Aaron Holm - The Boy (Dissolve Records)

Ambient motifs underscored by uneasy tension on new set by Washington State producer

Released Aug 12th, 2016 via Dissolve Records / By Norman Miller
Aaron Holm - The Boy (Dissolve Records) Aaron Holm is a Seattle-based producer and musician whose experimental ambient compositions major more on emotional heft than cerebral point-scoring.

Influences bubble through at various points: Jon Hopkins; Boards of Canada; Roger & Brian Eno; Loscil; Susumu Yokota. Holm has also been influenced by on-the-road expriences like travelling through SE Asia listening to Future Sound of London and Shinjuku Thief, or taping bird sounds in Brazil's Pantanal. The curious can check out earlier albums – his debut Still Dreaming, or 2014's collaboration with Matthew Felton, Hours.

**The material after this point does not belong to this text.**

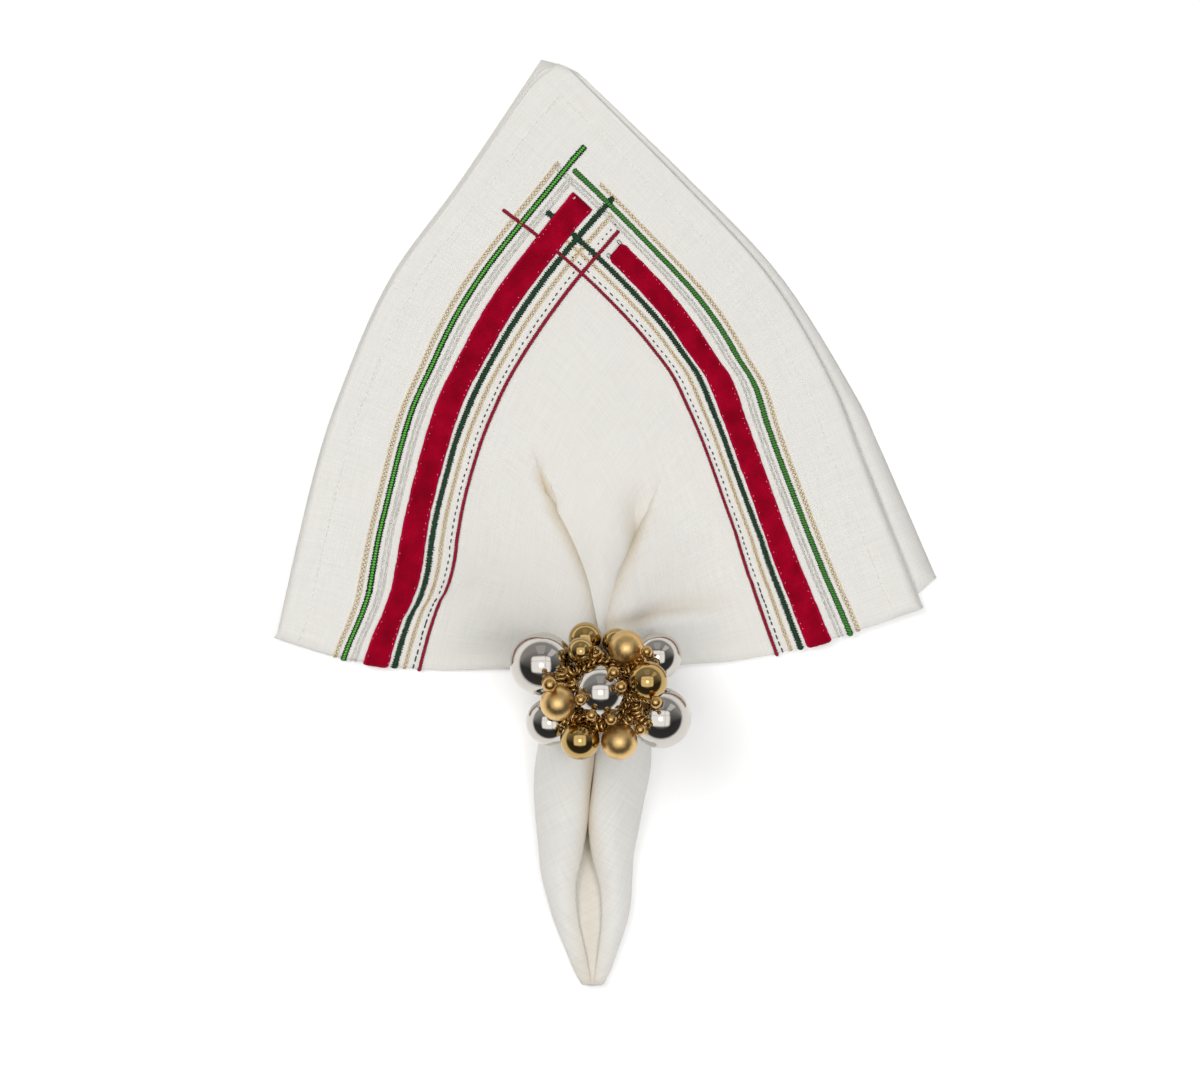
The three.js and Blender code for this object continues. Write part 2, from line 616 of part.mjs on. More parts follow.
// The ring: a plain band with a carrier on its crown and a wire stem to every ball
const CARRIER = { length: 15, width: 7, low: RING.z + RING.bore + 0.4, high: RING.z + RING.outer + 1.4 };
const STEM = { radius: 0.8, sides: 6, reach: 5.5 };

function solidOf(geometry) {
  geometry.deleteAttribute('normal');
  geometry.deleteAttribute('uv');
  const merged = mergeVertices(geometry);
  return new wasm.Manifold(
    new wasm.Mesh({
      numProp: 3,
      vertProperties: new Float32Array(merged.attributes.position.array),
      triVerts: new Uint32Array(merged.index.array),
    }),
  );
}

function band() {
  const half = RING.width / 2;
  const { edge } = RING;
  const profile = [
    [RING.bore, -half + edge],
    [RING.bore + edge, -half],
    [RING.outer - edge, -half],
    [RING.outer, -half + edge],
    [RING.outer, half - edge],
    [RING.outer - edge, half],
    [RING.bore + edge, half],
    [RING.bore, half - edge],
    [RING.bore, -half + edge],
  ];
  const points = profile.map(([x, y]) => new THREE.Vector2(x, y));
  const geometry = new THREE.LatheGeometry(points, RING.sides, Math.PI / RING.sides);
  return geometry.translate(RING.x, RING.y, RING.z);
}

function stem({ dx, dy, z, radius }) {
  const ball = new THREE.Vector3(RING.x + dx, RING.y + dy, z);
  const foot = new THREE.Vector3(dx, dy, 0);
  foot.setLength(Math.min(STEM.reach, foot.length()));
  foot.y = Math.max(-CARRIER.width / 2 + STEM.radius, Math.min(CARRIER.width / 2 - STEM.radius, foot.y));
  foot.add(new THREE.Vector3(RING.x, RING.y, CARRIER.high - STEM.radius));
  const way = ball.clone().sub(foot);
  const length = way.length() - radius - CLEAR;
  const geometry = new THREE.CylinderGeometry(STEM.radius, STEM.radius, length, STEM.sides);
  geometry.translate(0, length / 2, 0);
  geometry.applyQuaternion(
    new THREE.Quaternion().setFromUnitVectors(new THREE.Vector3(0, 1, 0), way.normalize()),
  );
  return geometry.translate(...foot.toArray());
}

function ring() {
  const carrier = new THREE.BoxGeometry(CARRIER.length, CARRIER.width, CARRIER.high - CARRIER.low);
  carrier.translate(RING.x, RING.y, (CARRIER.low + CARRIER.high) / 2);
  let whole = solidOf(band()).add(solidOf(carrier));
  for (const row of BALLS) whole = whole.add(solidOf(stem(row)));
  const { vertProperties, triVerts } = whole.getMesh();
  return solidGeometry(vertProperties, Array.from(triVerts));
}

const part = new THREE.Group();
function add(name, geometry, finish) {
  const mesh = new THREE.Mesh(geometry, new THREE.MeshStandardMaterial(FINISHES[finish]));
  mesh.name = name;
  part.add(mesh);
  return mesh;
}

add('napkin', napkin(), 'linen');
for (const row of RIBBONS) add(row.name, ribbon(row), 'velvet');
add('ring', ring(), 'ring');
for (const [rows, { around, down }] of [[BALLS, BALL_MESH], [BEADS, BEAD_MESH]]) {
  for (const { name, finish, dx, dy, z, radius } of rows) {
    const ball = add(name, new THREE.SphereGeometry(radius, around, down), finish);
    ball.position.set(RING.x + dx, RING.y + dy, z);
  }
}

export default part;
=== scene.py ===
"""Looks of the folded linen napkin in its ring of balls.

Lengths are millimetres in the tables and metres in the meshes. Along the napkin's diagonal
s runs from the hemmed corner to its folded centre, and f from -1 at the left edge to 1 at
the right edge. On the front quarter u and v are the distances to its left and right hems.
"""

import math
from functools import partialmethod

import bpy
import numpy as np
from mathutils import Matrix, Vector


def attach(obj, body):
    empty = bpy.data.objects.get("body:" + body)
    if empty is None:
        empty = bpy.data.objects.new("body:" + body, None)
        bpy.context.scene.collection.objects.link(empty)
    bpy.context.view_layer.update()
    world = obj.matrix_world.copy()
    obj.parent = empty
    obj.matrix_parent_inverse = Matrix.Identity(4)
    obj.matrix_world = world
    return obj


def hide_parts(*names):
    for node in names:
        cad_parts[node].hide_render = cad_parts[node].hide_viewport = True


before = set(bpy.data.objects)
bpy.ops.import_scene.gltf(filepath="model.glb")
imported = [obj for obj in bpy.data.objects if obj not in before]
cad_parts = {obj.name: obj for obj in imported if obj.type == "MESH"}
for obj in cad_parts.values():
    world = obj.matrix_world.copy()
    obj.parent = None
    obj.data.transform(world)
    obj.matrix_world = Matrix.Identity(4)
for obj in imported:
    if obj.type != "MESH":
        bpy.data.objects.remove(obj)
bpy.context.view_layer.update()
MM = 0.001
FULL_TURN = 2 * math.pi
rng = np.random.default_rng(7)

# The cloth's form, as in the solids
QUARTER = 254.0
LEAF, LEAF_GAP, LEAVES = 1.0, 0.4, 4
PITCH = LEAF + LEAF_GAP
STACK = LEAVES * LEAF + (LEAVES - 1) * LEAF_GAP
PRESSED, PRESSED_TIP = 2.4, 2.0
RING = {"x": -2.6, "y": -66.4, "bore": 20.0, "wall": 1.8, "width": 10.0, "sides": 48}
RING["outer"] = RING["bore"] + RING["wall"]
RING["z"] = RING["outer"] * math.cos(math.pi / RING["sides"])
RING_ROOM = RING["bore"] - PRESSED / 2 - 0.5
RING_REACH = {"fan": RING["width"] / 2 + 1.6, "tail": RING["width"] / 2 + 5}
RING_FLARE = 60.0
DIAGONAL = QUARTER * math.sqrt(2)
CORNER_S = DIAGONAL / 2
OPEN_S = 190.0
MOUTH_S = 256.0
FIRST_S, LAST_S = 1.5, 358.0
# Stretches along s: where each begins, and how long it is
PRESSING = (OPEN_S, 44)  # the leaves are drawn together
THINNING = (325, 30)  # and thin out towards the tail's end
TURNING = (CORNER_S - 16, 32)  # the edges turn from hem to fold
CLOSING = (CORNER_S, OPEN_S - CORNER_S)  # the two right edges come together
STEEPENING = (100, 60)  # the cloth leaves its edges more steeply
PUFFING = (196, 44)  # the wings puff up
LEVELLING = (208, 24)  # the lips of the creases level out
FADING = (244, 8)  # and the shade painted along their lines ends
PUFF = 11.0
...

The cover of The Boy depicts a raging forest fire, dark smoke billowing above the trees. It's an image that suggests this isn't going to be an ambient album intended for chillout. And the best tracks here take a sense of underlying tension and danger as a driver towards the calm that ambient music is so often linked to. Stress and release co-exist in balance.

The title track's drifting ambience is contrasted by bursts of what sound like tinkling sleighbells plus a deep bass tone that hints at anxiety – like a child stepping with both trepidation and excitement through a derelict old building.

Water opens the album with gorgeous Boards of Canada resonant tones but hardens with a dark bass tone deep in the mix, augmented by subtle manipulated handclaps. Wards Island mixes languid oriental-tinged ambience with mid-tempo pulsing and little surges of keening guitar.

The standout track is Broken Kid, featuring a superb piece of improvised poetic musing by Britt Haslett - sounding very like Bjork in her delivery of motivational declamations, weary sighs and lines like “Write about the grief in your bones and how things were before you traced back the origins of your shadows”... It's all set into what sounds like a futuristic motor slowly revving and fading beneath rising and falling slow electronic surges. Breathtaking.

Detached continues the air of existential unease with its dissonant motifs of twisted, not quite identifiable instrumentation wafting over the listener like black smoke from that cover fire.

The context of the closing Catch A Falling Star has garnered attention thanks to its use of a recording of children singing the eponymous song, and its recording around the time of the Sandy Hook elementary school massacre in the States. Its choral wall of female voices is perhaps a necessarily unadorned response to the tragedy of its inspiration.